What you will do:
Repeat the entire listing exactly as written.

--- --- ---

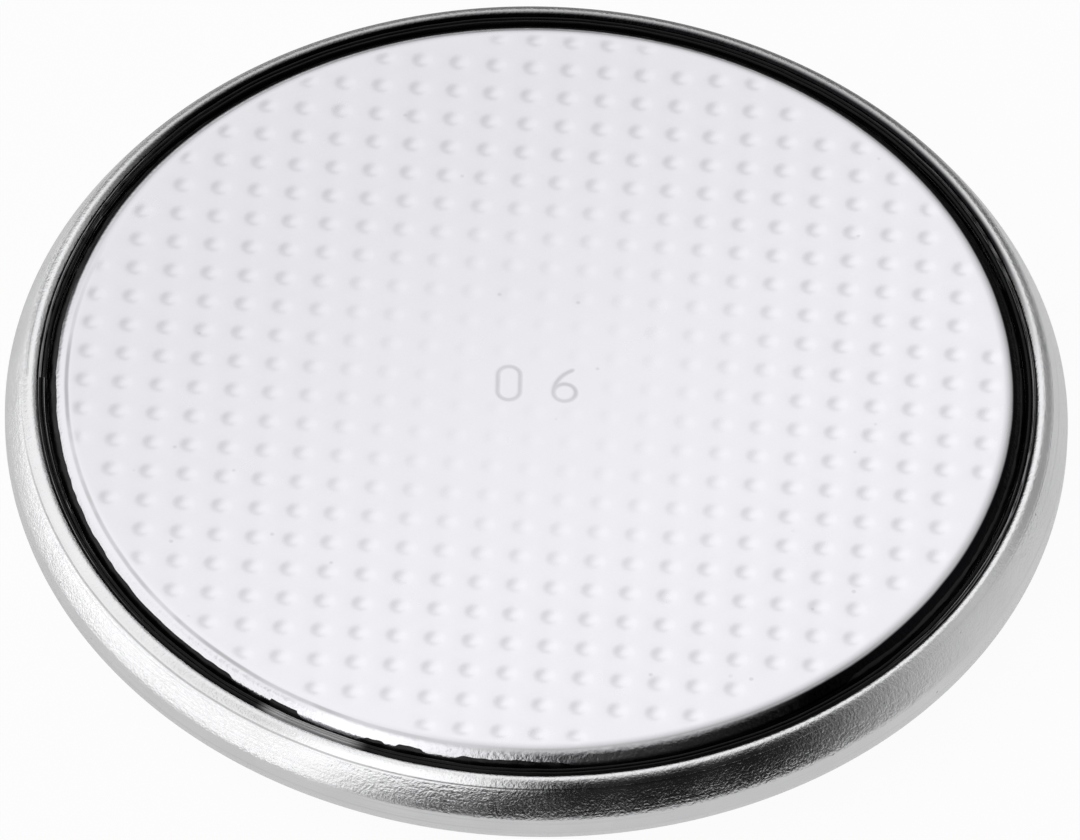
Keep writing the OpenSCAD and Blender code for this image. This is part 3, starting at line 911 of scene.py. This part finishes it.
def flag_black():
    """Black of the flag for the metal to reflect. Its left end slants, so that it starts further
    left at the foot, and it lightens to grey on the right and towards its upper edge. Angles here
    are 0 in front and grow to the right."""
    made, tree = empty_material("Flag black")
    part = parts(tree, own_place(tree))
    angle = sums(tree, "ARCTAN2", part["X"], sums(tree, "MULTIPLY", part["Y"], -1.0))
    slant = spread(tree, part["Z"], 1.2 * MM, 3.3 * MM, math.radians(-20), 0.0)
    to_left = spread(tree, sums(tree, "SUBTRACT", angle, slant),
                     math.radians(5), math.radians(-11), 0.0, 1.3)
    to_right = spread(tree, angle, math.radians(34), math.radians(68), 0.0, 0.6)
    level = add(tree, "ShaderNodeCombineXYZ", {}, {"X": part["X"], "Y": part["Y"]}).outputs[0]
    above = spread(tree, length(tree, level), 11.2 * MM, 9.2 * MM, 0.0, 0.35)
    foot = spread(tree, part["Z"], 1.6 * MM, 0.2 * MM, 0.01, 0.06)
    shown = sums(tree, "ADD", sums(tree, "ADD", to_right, to_left), foot)
    glow = add(tree, "ShaderNodeEmission", {}, {
        "Color": (1, 1, 1, 1), "Strength": sums(tree, "MAXIMUM", shown, above)})
    add(tree, "ShaderNodeOutputMaterial", {}, {"Surface": glow.outputs[0]})
    return made


FLOOR_HALF = 500
FLOOR_Z = -0.004                    # just below the can's base
FLAG_R = 14.5                       # where the flag stands on the floor
FLAG_TOP = 4.9
FLAG_REACH = 5.3                    # how far it leans in over the rim
FLAG_ENDS = 238, 350                # angles of its two ends

floor_corners = np.array([[-1, -1], [1, -1], [1, 1], [-1, 1]]) * FLOOR_HALF
stage_mesh("Floor", np.column_stack([floor_corners, np.full(4, FLOOR_Z)]), [[0, 1, 2, 3]],
           floor_paper())

flag_angles = np.radians(np.linspace(*FLAG_ENDS, 112))
lean = np.radians(np.linspace(0, 90, 19))
flag_r = FLAG_R - FLAG_REACH * (1 - np.cos(lean))
flag_z = np.broadcast_to(FLAG_TOP * np.sin(lean), (len(flag_angles), len(lean)))
flag_points = np.stack([np.outer(np.cos(flag_angles), flag_r),
                        np.outer(np.sin(flag_angles), flag_r), flag_z], -1).reshape(-1, 3)
corner = np.arange(flag_z.size).reshape(flag_z.shape)
flag_faces = np.stack([corner[:-1, :-1], corner[1:, :-1], corner[1:, 1:], corner[:-1, 1:]], -1)
flag = stage_mesh("Flag", flag_points, flag_faces.reshape(-1, 4).tolist(), flag_black())
flag.visible_camera = flag.visible_diffuse = flag.visible_shadow = False
flag.visible_transmission = flag.visible_volume_scatter = False

BASE_LIGHT = 0.07
# Azimuth and elevation of each panel's middle, the angles from it where the panel is full and
# where it is gone, and its strength
PANELS = [(128, 36, 16, 80, 1.07),
          (203, 14, 28, 54, 1.03),
          (25, 15, 28, 52, 0.32)]


def surrounding_light():
    """A soft room: a low base and broad panels of light at the back, the left and the right, the
    strongest of which counts, dimmed low down at the back. The camera sees plain white."""
    world = bpy.data.worlds.new("Room")
    bpy.context.scene.world = world
    world.use_nodes = True
    tree = world.node_tree
    tree.nodes.clear()
    way = add(tree, "ShaderNodeTexCoord").outputs["Generated"]
    light = 0.0
    for azimuth, elevation, full, gone, strength in PANELS:
        a, e = math.radians(azimuth), math.radians(elevation)
        middle = (math.cos(a) * math.cos(e), math.sin(a) * math.cos(e), math.sin(e))
        panel = spread(tree, dot(tree, way, middle), math.cos(math.radians(gone)),
                       math.cos(math.radians(full)), 0.0, strength)
        light = sums(tree, "MAXIMUM", panel, light)
    light = sums(tree, "ADD", light, BASE_LIGHT)
    up = parts(tree, way)["Z"]
    back = dot(tree, way, (-0.05, 0.999, 0))
    dim = sums(tree, "MULTIPLY", spread(tree, up, 0.5, 0.2), spread(tree, back, 0.58, 0.9))
    light = sums(tree, "MULTIPLY", light, sums(tree, "MULTIPLY_ADD", dim, -0.8, 1.0))
    seen = add(tree, "ShaderNodeLightPath").outputs["Is Camera Ray"]
    shown = sums(tree, "MULTIPLY_ADD", light, sums(tree, "SUBTRACT", 1.0, seen), seen)
    room = add(tree, "ShaderNodeBackground", {}, {"Color": (1, 1, 1, 1), "Strength": shown})
    add(tree, "ShaderNodeOutputWorld", {}, {"Surface": room.outputs[0]})


surrounding_light()
bpy.context.scene.view_settings.view_transform = "Standard"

--- --- ---

Worked solution:
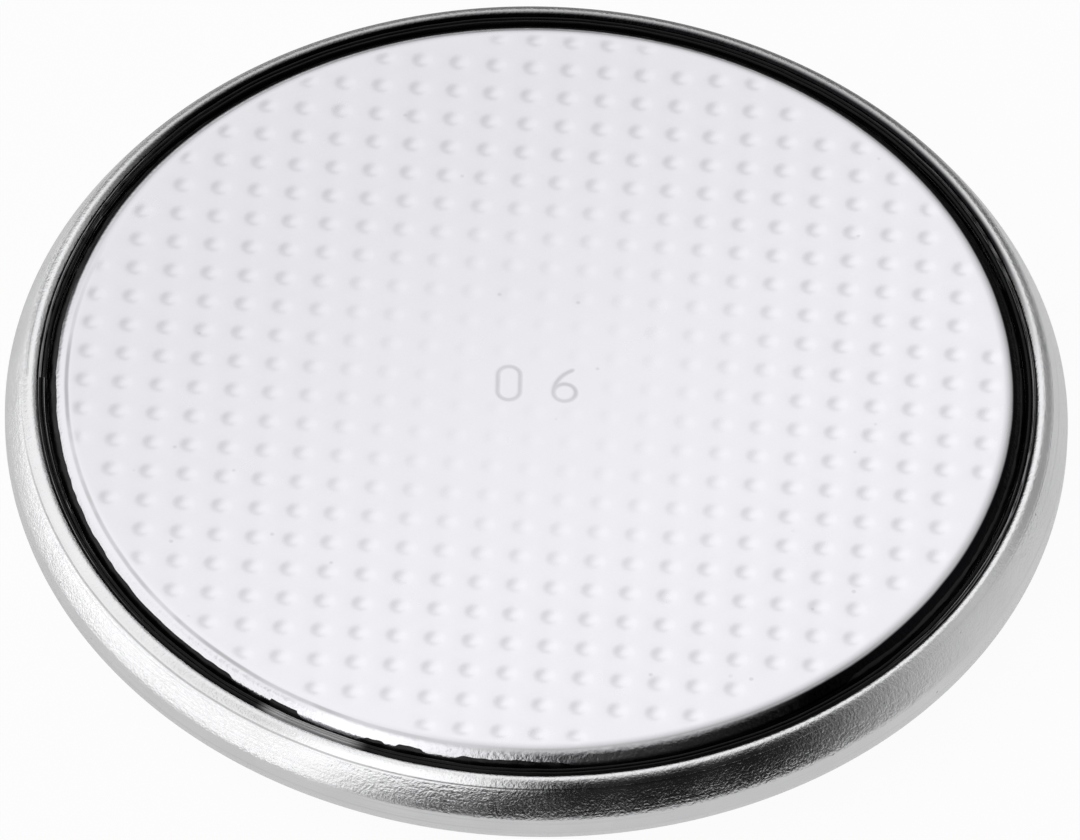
Keep writing the OpenSCAD and Blender code for this image. This is part 3, starting at line 911 of scene.py. This part finishes it.
def flag_black():
    """Black of the flag for the metal to reflect. Its left end slants, so that it starts further
    left at the foot, and it lightens to grey on the right and towards its upper edge. Angles here
    are 0 in front and grow to the right."""
    made, tree = empty_material("Flag black")
    part = parts(tree, own_place(tree))
    angle = sums(tree, "ARCTAN2", part["X"], sums(tree, "MULTIPLY", part["Y"], -1.0))
    slant = spread(tree, part["Z"], 1.2 * MM, 3.3 * MM, math.radians(-20), 0.0)
    to_left = spread(tree, sums(tree, "SUBTRACT", angle, slant),
                     math.radians(5), math.radians(-11), 0.0, 1.3)
    to_right = spread(tree, angle, math.radians(34), math.radians(68), 0.0, 0.6)
    level = add(tree, "ShaderNodeCombineXYZ", {}, {"X": part["X"], "Y": part["Y"]}).outputs[0]
    above = spread(tree, length(tree, level), 11.2 * MM, 9.2 * MM, 0.0, 0.35)
    foot = spread(tree, part["Z"], 1.6 * MM, 0.2 * MM, 0.01, 0.06)
    shown = sums(tree, "ADD", sums(tree, "ADD", to_right, to_left), foot)
    glow = add(tree, "ShaderNodeEmission", {}, {
        "Color": (1, 1, 1, 1), "Strength": sums(tree, "MAXIMUM", shown, above)})
    add(tree, "ShaderNodeOutputMaterial", {}, {"Surface": glow.outputs[0]})
    return made


FLOOR_HALF = 500
FLOOR_Z = -0.004                    # just below the can's base
FLAG_R = 14.5                       # where the flag stands on the floor
FLAG_TOP = 4.9
FLAG_REACH = 5.3                    # how far it leans in over the rim
FLAG_ENDS = 238, 350                # angles of its two ends

floor_corners = np.array([[-1, -1], [1, -1], [1, 1], [-1, 1]]) * FLOOR_HALF
stage_mesh("Floor", np.column_stack([floor_corners, np.full(4, FLOOR_Z)]), [[0, 1, 2, 3]],
           floor_paper())

flag_angles = np.radians(np.linspace(*FLAG_ENDS, 112))
lean = np.radians(np.linspace(0, 90, 19))
flag_r = FLAG_R - FLAG_REACH * (1 - np.cos(lean))
flag_z = np.broadcast_to(FLAG_TOP * np.sin(lean), (len(flag_angles), len(lean)))
flag_points = np.stack([np.outer(np.cos(flag_angles), flag_r),
                        np.outer(np.sin(flag_angles), flag_r), flag_z], -1).reshape(-1, 3)
corner = np.arange(flag_z.size).reshape(flag_z.shape)
flag_faces = np.stack([corner[:-1, :-1], corner[1:, :-1], corner[1:, 1:], corner[:-1, 1:]], -1)
flag = stage_mesh("Flag", flag_points, flag_faces.reshape(-1, 4).tolist(), flag_black())
flag.visible_camera = flag.visible_diffuse = flag.visible_shadow = False
flag.visible_transmission = flag.visible_volume_scatter = False

BASE_LIGHT = 0.07
# Azimuth and elevation of each panel's middle, the angles from it where the panel is full and
# where it is gone, and its strength
PANELS = [(128, 36, 16, 80, 1.07),
          (203, 14, 28, 54, 1.03),
          (25, 15, 28, 52, 0.32)]


def surrounding_light():
    """A soft room: a low base and broad panels of light at the back, the left and the right, the
    strongest of which counts, dimmed low down at the back. The camera sees plain white."""
    world = bpy.data.worlds.new("Room")
    bpy.context.scene.world = world
    world.use_nodes = True
    tree = world.node_tree
    tree.nodes.clear()
    way = add(tree, "ShaderNodeTexCoord").outputs["Generated"]
    light = 0.0
    for azimuth, elevation, full, gone, strength in PANELS:
        a, e = math.radians(azimuth), math.radians(elevation)
        middle = (math.cos(a) * math.cos(e), math.sin(a) * math.cos(e), math.sin(e))
        panel = spread(tree, dot(tree, way, middle), math.cos(math.radians(gone)),
                       math.cos(math.radians(full)), 0.0, strength)
        light = sums(tree, "MAXIMUM", panel, light)
    light = sums(tree, "ADD", light, BASE_LIGHT)
    up = parts(tree, way)["Z"]
    back = dot(tree, way, (-0.05, 0.999, 0))
    dim = sums(tree, "MULTIPLY", spread(tree, up, 0.5, 0.2), spread(tree, back, 0.58, 0.9))
    light = sums(tree, "MULTIPLY", light, sums(tree, "MULTIPLY_ADD", dim, -0.8, 1.0))
    seen = add(tree, "ShaderNodeLightPath").outputs["Is Camera Ray"]
    shown = sums(tree, "MULTIPLY_ADD", light, sums(tree, "SUBTRACT", 1.0, seen), seen)
    room = add(tree, "ShaderNodeBackground", {}, {"Color": (1, 1, 1, 1), "Strength": shown})
    add(tree, "ShaderNodeOutputWorld", {}, {"Surface": room.outputs[0]})


surrounding_light()
bpy.context.scene.view_settings.view_transform = "Standard"